2. Place a Clearspring Japanese Nori sheet at the front edge of the makisu (bamboo stick mat). Spread the su-meshi on the Nori. Leave a margin at the side nearest to you, and longer margin at the side furthest from you.
3. Make a shallow depression horizontally across the center of the rice. Fill this with a row of kimchi, then add diced roasted duck and takuan.
4. Lift the makisu with your thumbs while pressing the fillings with your fingers and roll up gently. 
5. When completed, gently roll the makisu on the chopping board to firm it up. Unwrap and set the futo-maki aside. Repeat the process to make another roll. Cut each futo-maki roll into 6-8 pieces (not more) to serve.
 
Note: You can substitute with any leftover roasted meat like chicken or beef. 


Sea Vegetables with  Roasted Duck Salad

SEA VEGETABLES WITH ROASTED DUCK SALAD
 
INGREDIENTS:
Sesame Vinaigrette Salad Dressing
1 Tbsp Clearspring organic toasted sesame oil 
1 Tbsp Soya Sauce
11/2 Tbsp White Wine vinegar/ Rice vinegar
1 Tbsp Maple syrup (can be substitute with raw sugar but personally I don’t use refined sugar) 
1/4 Tsp Salt
1 Tsp Ginger juice (freshly grated)
 
COOKING INSTRUCTIONS:
Put all the ingredients in a bottle and shake it well.
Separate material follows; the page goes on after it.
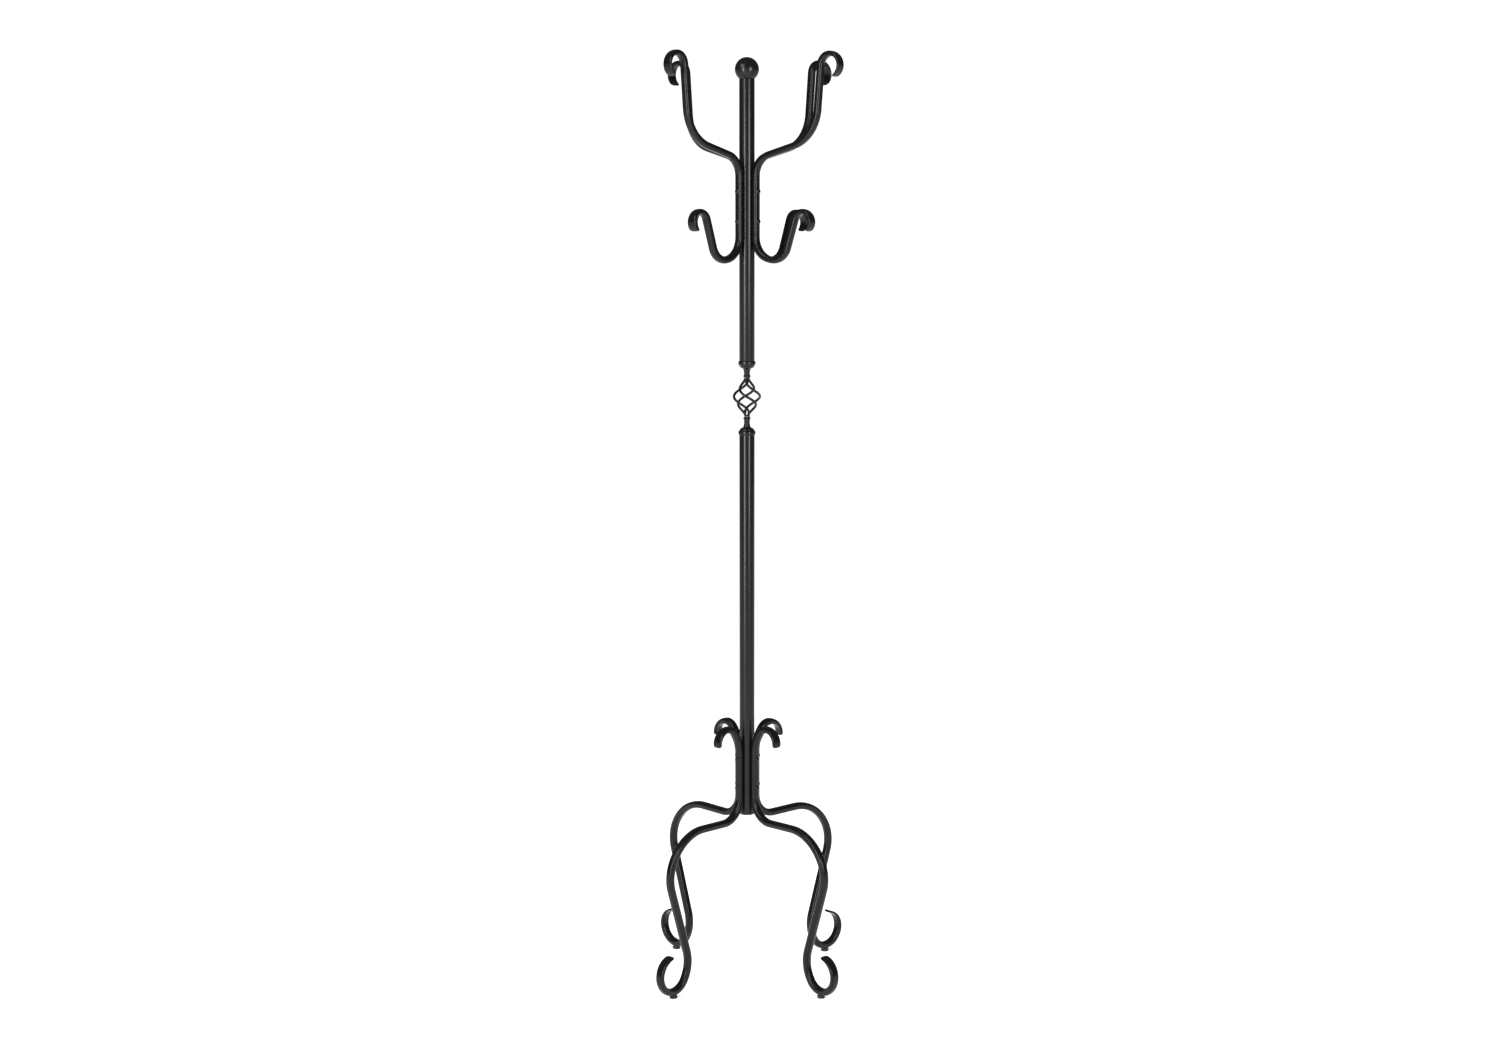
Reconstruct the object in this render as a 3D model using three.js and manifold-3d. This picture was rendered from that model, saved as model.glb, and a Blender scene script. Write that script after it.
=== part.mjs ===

You can do this ahead of time and keep up to a week. Ready to use for tossing with the salad. 
 
INGREDIENTS:
Leftover roasted duck meat (cut into small bite sizes)
200gm Ice Plants (washed and spin with salad spinner)
10gm Clearspring Japanese Wakame Sea Vegetable (rinsed and soaked) 
1/2 bottle broad beans (rinsed and drained)
Sesame seeds 
Dried cranberries 
Nuts (Optional)

COOKING INSTRUCTIONS:
1. Rinse and soak the Clearspring Japanese Wakame Sea Vegetable for 10 minutes. Squeeze out all the water and marinate sea vegetables with 1/2 amount of the salad dressing.
2. Toss the cold refrigerated duck meat, ice plants and broad beans with the rest of the dressing.
3. Garnish with cranberries, sesame seeds, nuts and ready to serve. 
 
Note: You can use any leftover roasted chicken or beef for this recipe too. You don’t have to worry about overcooked meat and you also can’t tell that it’s leftover food.